What you are asked to do:
Please copy all the lines that follow, word for word.

Dataset section:
□ □ □ □
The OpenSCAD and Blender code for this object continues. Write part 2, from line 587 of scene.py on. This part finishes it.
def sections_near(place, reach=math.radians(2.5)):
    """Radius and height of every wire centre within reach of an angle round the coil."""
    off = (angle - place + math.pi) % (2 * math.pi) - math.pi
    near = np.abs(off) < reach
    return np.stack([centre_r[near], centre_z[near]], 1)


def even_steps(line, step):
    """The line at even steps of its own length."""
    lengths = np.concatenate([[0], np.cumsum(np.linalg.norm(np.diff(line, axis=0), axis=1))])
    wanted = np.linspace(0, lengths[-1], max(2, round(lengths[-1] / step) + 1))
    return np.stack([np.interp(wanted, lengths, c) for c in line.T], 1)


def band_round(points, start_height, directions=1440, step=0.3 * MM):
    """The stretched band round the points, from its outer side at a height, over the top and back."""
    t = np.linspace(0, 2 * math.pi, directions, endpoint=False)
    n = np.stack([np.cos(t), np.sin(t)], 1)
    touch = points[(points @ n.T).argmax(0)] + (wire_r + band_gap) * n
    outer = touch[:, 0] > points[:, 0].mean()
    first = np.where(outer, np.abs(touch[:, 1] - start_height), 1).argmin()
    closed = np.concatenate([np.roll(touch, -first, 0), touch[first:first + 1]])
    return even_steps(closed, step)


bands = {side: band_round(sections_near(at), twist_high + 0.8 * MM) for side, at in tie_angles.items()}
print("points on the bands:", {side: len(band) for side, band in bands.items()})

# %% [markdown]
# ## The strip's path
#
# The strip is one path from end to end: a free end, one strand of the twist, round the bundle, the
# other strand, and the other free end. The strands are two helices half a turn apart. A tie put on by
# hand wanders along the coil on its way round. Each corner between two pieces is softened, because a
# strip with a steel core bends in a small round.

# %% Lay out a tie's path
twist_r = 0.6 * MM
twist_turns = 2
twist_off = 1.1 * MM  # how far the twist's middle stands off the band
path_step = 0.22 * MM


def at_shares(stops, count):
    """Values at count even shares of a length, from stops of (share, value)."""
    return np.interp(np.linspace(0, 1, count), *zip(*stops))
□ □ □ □
Solution below:
The OpenSCAD and Blender code for this object continues. Write part 2, from line 587 of scene.py on. This part finishes it.
def sections_near(place, reach=math.radians(2.5)):
    """Radius and height of every wire centre within reach of an angle round the coil."""
    off = (angle - place + math.pi) % (2 * math.pi) - math.pi
    near = np.abs(off) < reach
    return np.stack([centre_r[near], centre_z[near]], 1)


def even_steps(line, step):
    """The line at even steps of its own length."""
    lengths = np.concatenate([[0], np.cumsum(np.linalg.norm(np.diff(line, axis=0), axis=1))])
    wanted = np.linspace(0, lengths[-1], max(2, round(lengths[-1] / step) + 1))
    return np.stack([np.interp(wanted, lengths, c) for c in line.T], 1)


def band_round(points, start_height, directions=1440, step=0.3 * MM):
    """The stretched band round the points, from its outer side at a height, over the top and back."""
    t = np.linspace(0, 2 * math.pi, directions, endpoint=False)
    n = np.stack([np.cos(t), np.sin(t)], 1)
    touch = points[(points @ n.T).argmax(0)] + (wire_r + band_gap) * n
    outer = touch[:, 0] > points[:, 0].mean()
    first = np.where(outer, np.abs(touch[:, 1] - start_height), 1).argmin()
    closed = np.concatenate([np.roll(touch, -first, 0), touch[first:first + 1]])
    return even_steps(closed, step)


bands = {side: band_round(sections_near(at), twist_high + 0.8 * MM) for side, at in tie_angles.items()}
print("points on the bands:", {side: len(band) for side, band in bands.items()})

# %% [markdown]
# ## The strip's path
#
# The strip is one path from end to end: a free end, one strand of the twist, round the bundle, the
# other strand, and the other free end. The strands are two helices half a turn apart. A tie put on by
# hand wanders along the coil on its way round. Each corner between two pieces is softened, because a
# strip with a steel core bends in a small round.

# %% Lay out a tie's path
twist_r = 0.6 * MM
twist_turns = 2
twist_off = 1.1 * MM  # how far the twist's middle stands off the band
path_step = 0.22 * MM


def at_shares(stops, count):
    """Values at count even shares of a length, from stops of (share, value)."""
    return np.interp(np.linspace(0, 1, count), *zip(*stops))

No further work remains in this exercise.